Noi, che per mestiere raccontiamo storie, abbiamo capito che le storie, seppur ripetute, non sempre si conoscono davvero.
La storia di Anne Frank è nota, ne è nota la fine, è terminata in un campo di sterminio nazista quando la ragazza aveva 14 anni, fine feroce toccata a milioni di altri ebrei, correligionari di Anne.
Prima di venire arrestata e deportata, Anne aveva trascorso due anni in clandestinità, rinchiusa come una criminale, in un appartamento di Amsterdam.
L’Olanda era la speranza della famiglia Frank.
Árpád Weisz invece, al contrario di Anne, ha una storia che nessuno ripete perché pochi la conoscono. Ebreo ungherese, arriva in Italia per svolgere la sua professione: il calciatore.
Gioca a livelli discreti ma è come allenatore che Weisz trova la fama; allena quella che un tempo era l’Inter, e con la squadra milanese si laurea campione d’Italia a 34 anni, più giovane allenatore a vincere il titolo, record ancora imbattuto. Era il 1930, Árpád Weisz prosegue la sua carriera di allenatore in Italia fino al 1938, anno in cui Mussolini promulga le leggi razziali che escludono gli ebrei dalla società civile. Árpád, con la moglie e i due figli, fugge prima in Francia, poi in Olanda. Lì, riprende ad allenare con successo.
L’Olanda era la speranza della famiglia Weisz.
Poi, con l’occupazione nazista dei Paesi Bassi, la speranza di Anne e Árpád si sbriciola.

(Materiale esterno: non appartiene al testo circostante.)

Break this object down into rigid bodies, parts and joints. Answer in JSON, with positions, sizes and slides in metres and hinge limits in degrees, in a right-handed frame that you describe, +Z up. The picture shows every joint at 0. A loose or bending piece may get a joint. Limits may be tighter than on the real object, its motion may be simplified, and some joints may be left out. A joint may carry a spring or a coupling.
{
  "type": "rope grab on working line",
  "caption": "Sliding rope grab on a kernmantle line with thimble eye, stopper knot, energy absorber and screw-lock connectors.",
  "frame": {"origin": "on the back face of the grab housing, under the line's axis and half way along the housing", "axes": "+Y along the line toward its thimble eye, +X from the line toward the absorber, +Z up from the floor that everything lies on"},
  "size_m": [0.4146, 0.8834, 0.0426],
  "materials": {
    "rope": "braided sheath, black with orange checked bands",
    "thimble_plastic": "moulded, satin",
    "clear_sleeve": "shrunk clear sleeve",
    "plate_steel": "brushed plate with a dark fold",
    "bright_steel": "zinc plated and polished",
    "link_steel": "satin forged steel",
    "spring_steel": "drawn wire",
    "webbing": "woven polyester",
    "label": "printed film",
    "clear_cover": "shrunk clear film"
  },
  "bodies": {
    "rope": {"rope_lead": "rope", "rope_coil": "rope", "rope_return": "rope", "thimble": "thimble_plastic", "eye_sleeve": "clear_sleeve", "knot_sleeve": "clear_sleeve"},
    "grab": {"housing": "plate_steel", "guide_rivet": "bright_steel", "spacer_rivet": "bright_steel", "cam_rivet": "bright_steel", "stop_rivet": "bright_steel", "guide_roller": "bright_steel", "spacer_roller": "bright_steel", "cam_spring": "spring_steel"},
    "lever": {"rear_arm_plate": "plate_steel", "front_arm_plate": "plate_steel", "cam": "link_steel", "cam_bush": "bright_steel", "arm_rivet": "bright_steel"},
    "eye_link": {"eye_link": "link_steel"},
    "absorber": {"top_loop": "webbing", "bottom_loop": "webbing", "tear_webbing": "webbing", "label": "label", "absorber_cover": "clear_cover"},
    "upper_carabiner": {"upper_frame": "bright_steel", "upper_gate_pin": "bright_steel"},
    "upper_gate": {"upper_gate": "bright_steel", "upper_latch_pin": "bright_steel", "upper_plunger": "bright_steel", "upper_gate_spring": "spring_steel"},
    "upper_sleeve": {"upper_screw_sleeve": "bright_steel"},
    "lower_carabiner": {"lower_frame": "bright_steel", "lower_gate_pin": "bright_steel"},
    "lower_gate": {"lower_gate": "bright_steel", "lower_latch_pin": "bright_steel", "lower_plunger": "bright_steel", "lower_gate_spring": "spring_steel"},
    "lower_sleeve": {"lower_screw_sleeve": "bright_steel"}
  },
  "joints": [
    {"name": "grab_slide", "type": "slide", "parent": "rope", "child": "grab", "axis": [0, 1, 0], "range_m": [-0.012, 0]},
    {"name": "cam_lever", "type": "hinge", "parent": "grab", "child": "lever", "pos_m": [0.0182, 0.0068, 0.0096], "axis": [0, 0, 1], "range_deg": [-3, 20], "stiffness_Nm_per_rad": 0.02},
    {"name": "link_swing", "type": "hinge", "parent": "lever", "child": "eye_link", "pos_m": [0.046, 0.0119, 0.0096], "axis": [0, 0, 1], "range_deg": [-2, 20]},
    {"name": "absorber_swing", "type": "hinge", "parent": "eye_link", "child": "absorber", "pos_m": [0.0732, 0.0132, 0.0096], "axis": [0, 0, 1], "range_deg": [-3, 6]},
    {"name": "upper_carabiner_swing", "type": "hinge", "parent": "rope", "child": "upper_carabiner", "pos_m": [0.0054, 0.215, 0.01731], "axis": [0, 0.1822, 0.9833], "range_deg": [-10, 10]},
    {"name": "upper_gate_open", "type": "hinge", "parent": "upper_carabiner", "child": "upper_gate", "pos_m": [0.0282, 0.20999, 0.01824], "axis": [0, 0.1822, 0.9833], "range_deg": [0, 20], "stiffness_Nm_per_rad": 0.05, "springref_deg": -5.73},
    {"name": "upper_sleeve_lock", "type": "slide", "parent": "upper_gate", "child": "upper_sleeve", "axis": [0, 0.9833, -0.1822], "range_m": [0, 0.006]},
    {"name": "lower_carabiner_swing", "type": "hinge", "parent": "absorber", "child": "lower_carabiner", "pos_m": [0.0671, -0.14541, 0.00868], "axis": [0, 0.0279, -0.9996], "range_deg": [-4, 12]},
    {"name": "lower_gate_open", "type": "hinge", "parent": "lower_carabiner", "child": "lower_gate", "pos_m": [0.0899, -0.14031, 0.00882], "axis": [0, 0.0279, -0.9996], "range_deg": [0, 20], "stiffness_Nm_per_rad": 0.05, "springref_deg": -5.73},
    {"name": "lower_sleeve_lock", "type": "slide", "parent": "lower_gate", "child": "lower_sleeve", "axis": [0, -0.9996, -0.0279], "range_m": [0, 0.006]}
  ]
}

Anche la storia di Árpád termina in un campo di sterminio nazista. Anne uccisa dal tifo, Árpád soffocato in una camera a gas.
Il Male diventa banalità quando le storie diventano sfocate, vengono raccontate sempre meno, ripetute ma mai assimilate. È così che la Storia si ripete, i suoi orrori dimenticati e ripetuti.
Non è il calcio il problema di quei supposti tifosi che usano la foto di Anne come sfottò per gli avversari. La colpa è di chi pemette alle storie di svanire, come quella di Árpád Weisz, o di diventare argomento trito e mal raccontato, tanto di diventare banale, come quella di Anne.
Leggere alcune pagine del Diario prima del fischio d’inizio delle partite in stadi colmi di persone non sarà mai una soluzione, probabilmente neanche un punto di partenza.
L’avvio lo diamo noi, che raccontiamo storie per mestiere, lo danno famiglia e scuola.
Perché, come diceva tanti anni fa Altan, autore satirico di rara efficacia: “Questo deprecabile razzismo da stadio sta rovinando l’immagine di milioni di razzisti perbene”.
Teniamone conto, quando decidiamo di guardare il dito e non la luna.
Quando vogliamo pensare che il problema sia il calcio e qualche facinoroso da curva.
Noi, che per mestiere raccontiamo storie, abbiamo scelto semplicemente di continuare a farlo, per far conoscere Árpád Weisz e per non rendere più Anne Frank una vittima della banalità del male.